_Brief_
Search the data below for the string "from". Extract every line that contains it.

::::::::

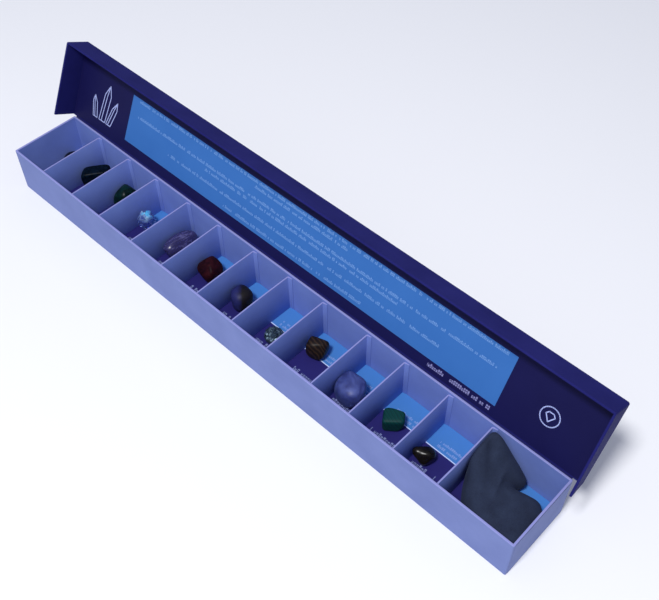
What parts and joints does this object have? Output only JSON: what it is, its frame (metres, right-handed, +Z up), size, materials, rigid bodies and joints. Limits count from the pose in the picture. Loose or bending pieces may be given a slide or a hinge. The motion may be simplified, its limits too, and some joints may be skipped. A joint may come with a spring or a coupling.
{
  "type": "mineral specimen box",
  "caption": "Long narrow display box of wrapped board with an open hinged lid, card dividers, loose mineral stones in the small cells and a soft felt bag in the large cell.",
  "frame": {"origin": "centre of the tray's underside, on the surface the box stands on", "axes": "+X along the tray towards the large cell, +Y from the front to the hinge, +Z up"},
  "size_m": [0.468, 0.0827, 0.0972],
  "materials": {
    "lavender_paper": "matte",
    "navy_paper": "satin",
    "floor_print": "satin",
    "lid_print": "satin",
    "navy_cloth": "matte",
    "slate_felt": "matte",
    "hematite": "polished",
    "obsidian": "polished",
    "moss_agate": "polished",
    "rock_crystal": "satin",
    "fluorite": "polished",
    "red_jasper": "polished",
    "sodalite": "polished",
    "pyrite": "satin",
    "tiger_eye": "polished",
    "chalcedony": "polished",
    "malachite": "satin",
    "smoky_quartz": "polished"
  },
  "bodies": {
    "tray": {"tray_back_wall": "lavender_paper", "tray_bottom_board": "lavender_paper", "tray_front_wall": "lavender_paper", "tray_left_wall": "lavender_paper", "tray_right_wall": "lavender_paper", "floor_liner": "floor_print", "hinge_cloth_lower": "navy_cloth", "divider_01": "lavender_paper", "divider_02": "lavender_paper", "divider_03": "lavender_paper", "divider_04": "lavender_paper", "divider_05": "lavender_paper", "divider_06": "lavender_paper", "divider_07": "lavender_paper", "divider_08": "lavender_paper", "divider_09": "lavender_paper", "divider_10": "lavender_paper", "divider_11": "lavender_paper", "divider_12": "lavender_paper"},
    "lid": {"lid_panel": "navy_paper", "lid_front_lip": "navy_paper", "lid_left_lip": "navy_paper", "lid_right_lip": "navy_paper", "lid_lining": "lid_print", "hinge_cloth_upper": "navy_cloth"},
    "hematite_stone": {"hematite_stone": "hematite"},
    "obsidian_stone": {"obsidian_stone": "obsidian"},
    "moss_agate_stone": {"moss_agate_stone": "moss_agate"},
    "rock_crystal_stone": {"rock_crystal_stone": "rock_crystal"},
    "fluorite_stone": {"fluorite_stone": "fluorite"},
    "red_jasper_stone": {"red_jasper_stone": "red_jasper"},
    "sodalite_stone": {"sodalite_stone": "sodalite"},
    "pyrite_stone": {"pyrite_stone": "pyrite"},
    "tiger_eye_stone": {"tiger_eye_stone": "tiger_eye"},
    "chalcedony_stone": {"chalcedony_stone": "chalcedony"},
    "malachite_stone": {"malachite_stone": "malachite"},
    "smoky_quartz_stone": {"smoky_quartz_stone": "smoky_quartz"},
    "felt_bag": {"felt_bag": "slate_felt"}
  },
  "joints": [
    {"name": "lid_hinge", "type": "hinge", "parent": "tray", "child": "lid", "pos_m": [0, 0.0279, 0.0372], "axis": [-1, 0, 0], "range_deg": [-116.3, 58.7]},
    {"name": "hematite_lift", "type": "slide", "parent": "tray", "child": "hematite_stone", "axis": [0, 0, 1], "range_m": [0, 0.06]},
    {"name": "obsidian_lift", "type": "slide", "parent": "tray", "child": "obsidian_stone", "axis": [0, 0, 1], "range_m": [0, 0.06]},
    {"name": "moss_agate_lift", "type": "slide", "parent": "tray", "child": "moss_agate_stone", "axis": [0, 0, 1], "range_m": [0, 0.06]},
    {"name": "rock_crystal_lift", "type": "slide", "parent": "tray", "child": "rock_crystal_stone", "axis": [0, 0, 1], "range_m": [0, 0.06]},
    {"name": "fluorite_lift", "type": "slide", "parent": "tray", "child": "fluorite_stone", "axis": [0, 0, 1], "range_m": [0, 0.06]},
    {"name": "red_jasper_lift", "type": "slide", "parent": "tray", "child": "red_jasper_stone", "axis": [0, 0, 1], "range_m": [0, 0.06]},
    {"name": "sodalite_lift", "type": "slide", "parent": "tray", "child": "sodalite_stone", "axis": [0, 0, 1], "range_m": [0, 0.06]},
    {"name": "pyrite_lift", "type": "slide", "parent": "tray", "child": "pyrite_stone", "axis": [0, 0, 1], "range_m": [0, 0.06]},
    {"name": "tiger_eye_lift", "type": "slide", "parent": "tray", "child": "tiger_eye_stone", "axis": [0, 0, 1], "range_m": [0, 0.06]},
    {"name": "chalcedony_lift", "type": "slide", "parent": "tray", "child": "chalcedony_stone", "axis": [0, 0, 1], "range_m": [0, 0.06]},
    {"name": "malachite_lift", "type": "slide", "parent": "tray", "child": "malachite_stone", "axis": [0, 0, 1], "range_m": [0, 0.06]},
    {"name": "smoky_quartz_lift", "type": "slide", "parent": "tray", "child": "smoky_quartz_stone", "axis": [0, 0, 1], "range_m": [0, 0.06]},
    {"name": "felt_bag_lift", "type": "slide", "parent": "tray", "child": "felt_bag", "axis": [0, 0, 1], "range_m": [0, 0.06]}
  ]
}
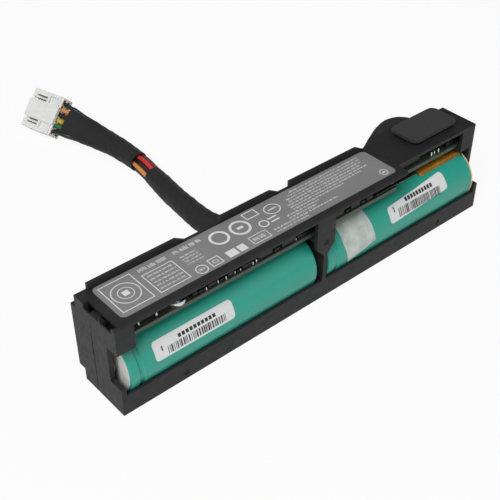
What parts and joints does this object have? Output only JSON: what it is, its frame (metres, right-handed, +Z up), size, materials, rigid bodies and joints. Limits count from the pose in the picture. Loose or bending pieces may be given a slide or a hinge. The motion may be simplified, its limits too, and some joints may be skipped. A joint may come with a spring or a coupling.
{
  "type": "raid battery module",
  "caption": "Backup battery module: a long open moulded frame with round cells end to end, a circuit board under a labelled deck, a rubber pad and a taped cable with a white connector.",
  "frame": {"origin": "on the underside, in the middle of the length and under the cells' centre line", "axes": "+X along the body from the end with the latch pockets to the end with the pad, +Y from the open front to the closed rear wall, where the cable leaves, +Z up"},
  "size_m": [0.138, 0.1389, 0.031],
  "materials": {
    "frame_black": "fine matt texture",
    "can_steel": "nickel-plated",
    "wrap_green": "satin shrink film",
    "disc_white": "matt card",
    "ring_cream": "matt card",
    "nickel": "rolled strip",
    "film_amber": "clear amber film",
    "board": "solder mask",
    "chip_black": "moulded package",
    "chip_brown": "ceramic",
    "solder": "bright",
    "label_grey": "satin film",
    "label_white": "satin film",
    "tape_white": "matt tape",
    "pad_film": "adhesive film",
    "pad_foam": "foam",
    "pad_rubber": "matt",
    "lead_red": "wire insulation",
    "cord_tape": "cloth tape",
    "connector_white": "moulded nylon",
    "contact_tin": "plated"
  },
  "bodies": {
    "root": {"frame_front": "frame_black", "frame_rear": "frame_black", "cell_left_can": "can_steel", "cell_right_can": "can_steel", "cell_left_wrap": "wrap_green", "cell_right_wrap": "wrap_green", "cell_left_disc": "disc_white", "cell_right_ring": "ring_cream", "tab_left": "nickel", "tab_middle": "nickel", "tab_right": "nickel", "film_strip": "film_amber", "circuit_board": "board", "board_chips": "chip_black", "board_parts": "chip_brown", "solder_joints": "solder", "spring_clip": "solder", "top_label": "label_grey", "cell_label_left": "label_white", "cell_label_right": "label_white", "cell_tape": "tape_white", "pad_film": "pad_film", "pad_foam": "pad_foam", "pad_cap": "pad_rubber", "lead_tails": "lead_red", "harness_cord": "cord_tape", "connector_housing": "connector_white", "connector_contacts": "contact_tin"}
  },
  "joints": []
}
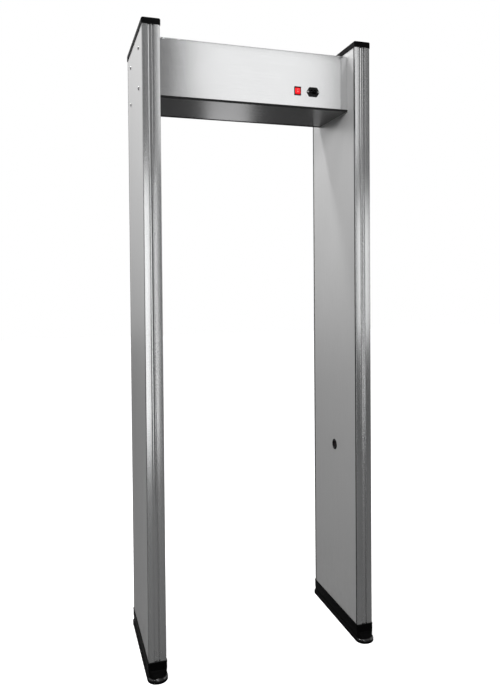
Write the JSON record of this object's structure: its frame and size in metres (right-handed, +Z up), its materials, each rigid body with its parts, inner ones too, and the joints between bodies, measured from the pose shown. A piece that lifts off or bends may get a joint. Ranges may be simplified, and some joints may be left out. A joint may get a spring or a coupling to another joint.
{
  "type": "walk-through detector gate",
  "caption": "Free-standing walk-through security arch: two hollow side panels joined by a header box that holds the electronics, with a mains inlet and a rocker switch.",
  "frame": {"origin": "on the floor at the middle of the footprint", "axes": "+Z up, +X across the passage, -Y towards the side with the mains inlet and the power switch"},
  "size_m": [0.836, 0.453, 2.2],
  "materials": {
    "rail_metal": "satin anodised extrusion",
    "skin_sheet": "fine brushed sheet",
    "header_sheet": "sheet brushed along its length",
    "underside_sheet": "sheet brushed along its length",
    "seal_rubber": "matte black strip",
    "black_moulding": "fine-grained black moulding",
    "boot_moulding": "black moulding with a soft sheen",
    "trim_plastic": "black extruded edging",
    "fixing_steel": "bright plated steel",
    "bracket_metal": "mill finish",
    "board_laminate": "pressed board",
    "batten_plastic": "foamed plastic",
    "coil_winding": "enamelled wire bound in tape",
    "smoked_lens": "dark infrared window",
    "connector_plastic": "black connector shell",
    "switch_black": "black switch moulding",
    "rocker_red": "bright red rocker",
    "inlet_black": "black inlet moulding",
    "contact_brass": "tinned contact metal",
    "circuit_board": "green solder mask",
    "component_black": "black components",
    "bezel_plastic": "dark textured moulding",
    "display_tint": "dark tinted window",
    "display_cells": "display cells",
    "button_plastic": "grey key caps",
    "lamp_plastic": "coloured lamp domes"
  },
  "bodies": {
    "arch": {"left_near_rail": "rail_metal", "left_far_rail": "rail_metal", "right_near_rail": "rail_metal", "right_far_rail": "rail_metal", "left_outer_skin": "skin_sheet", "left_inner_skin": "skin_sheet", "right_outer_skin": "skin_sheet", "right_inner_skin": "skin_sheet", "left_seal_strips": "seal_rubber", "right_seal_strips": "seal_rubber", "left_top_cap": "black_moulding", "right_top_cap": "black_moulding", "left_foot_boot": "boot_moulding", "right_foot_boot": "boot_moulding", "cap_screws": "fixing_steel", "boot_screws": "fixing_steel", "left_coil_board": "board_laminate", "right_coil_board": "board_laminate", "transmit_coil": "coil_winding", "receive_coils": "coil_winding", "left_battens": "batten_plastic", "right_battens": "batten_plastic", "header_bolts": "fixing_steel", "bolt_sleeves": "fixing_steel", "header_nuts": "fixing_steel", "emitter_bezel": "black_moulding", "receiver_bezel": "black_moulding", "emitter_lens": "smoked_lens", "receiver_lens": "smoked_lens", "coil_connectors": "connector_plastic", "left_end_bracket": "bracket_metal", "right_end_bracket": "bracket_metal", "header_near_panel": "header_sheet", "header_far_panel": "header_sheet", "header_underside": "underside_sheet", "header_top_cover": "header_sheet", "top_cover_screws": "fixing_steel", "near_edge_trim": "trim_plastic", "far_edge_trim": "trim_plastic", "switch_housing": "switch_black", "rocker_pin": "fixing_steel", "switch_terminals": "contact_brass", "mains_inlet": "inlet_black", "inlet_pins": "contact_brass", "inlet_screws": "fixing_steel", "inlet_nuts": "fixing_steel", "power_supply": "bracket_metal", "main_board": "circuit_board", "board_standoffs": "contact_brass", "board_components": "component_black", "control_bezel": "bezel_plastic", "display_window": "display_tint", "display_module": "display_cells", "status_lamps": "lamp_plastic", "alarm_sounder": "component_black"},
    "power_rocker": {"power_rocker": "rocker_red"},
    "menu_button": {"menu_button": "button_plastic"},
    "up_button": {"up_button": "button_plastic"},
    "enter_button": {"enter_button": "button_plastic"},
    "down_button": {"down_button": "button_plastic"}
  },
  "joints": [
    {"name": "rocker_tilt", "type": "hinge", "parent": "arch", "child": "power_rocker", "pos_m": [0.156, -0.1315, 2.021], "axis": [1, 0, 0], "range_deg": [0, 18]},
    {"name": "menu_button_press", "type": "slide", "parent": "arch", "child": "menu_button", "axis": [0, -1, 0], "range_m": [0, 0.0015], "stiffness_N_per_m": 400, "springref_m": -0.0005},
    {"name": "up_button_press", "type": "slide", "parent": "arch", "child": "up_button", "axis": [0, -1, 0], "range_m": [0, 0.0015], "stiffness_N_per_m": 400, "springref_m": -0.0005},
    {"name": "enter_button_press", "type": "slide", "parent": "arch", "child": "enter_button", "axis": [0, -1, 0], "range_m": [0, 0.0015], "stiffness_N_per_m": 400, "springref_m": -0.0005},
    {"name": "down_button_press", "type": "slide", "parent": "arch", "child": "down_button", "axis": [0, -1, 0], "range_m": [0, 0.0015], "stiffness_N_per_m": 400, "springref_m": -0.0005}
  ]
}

::::::::

_Response to the exercise_
What parts and joints does this object have? Output only JSON: what it is, its frame (metres, right-handed, +Z up), size, materials, rigid bodies and joints. Limits count from the pose in the picture. Loose or bending pieces may be given a slide or a hinge. The motion may be simplified, its limits too, and some joints may be skipped. A joint may come with a spring or a coupling.
  "frame": {"origin": "centre of the tray's underside, on the surface the box stands on", "axes": "+X along the tray towards the large cell, +Y from the front to the hinge, +Z up"},
What parts and joints does this object have? Output only JSON: what it is, its frame (metres, right-handed, +Z up), size, materials, rigid bodies and joints. Limits count from the pose in the picture. Loose or bending pieces may be given a slide or a hinge. The motion may be simplified, its limits too, and some joints may be skipped. A joint may come with a spring or a coupling.
  "frame": {"origin": "on the underside, in the middle of the length and under the cells' centre line", "axes": "+X along the body from the end with the latch pockets to the end with the pad, +Y from the open front to the closed rear wall, where the cable leaves, +Z up"},
Write the JSON record of this object's structure: its frame and size in metres (right-handed, +Z up), its materials, each rigid body with its parts, inner ones too, and the joints between bodies, measured from the pose shown. A piece that lifts off or bends may get a joint. Ranges may be simplified, and some joints may be left out. A joint may get a spring or a coupling to another joint.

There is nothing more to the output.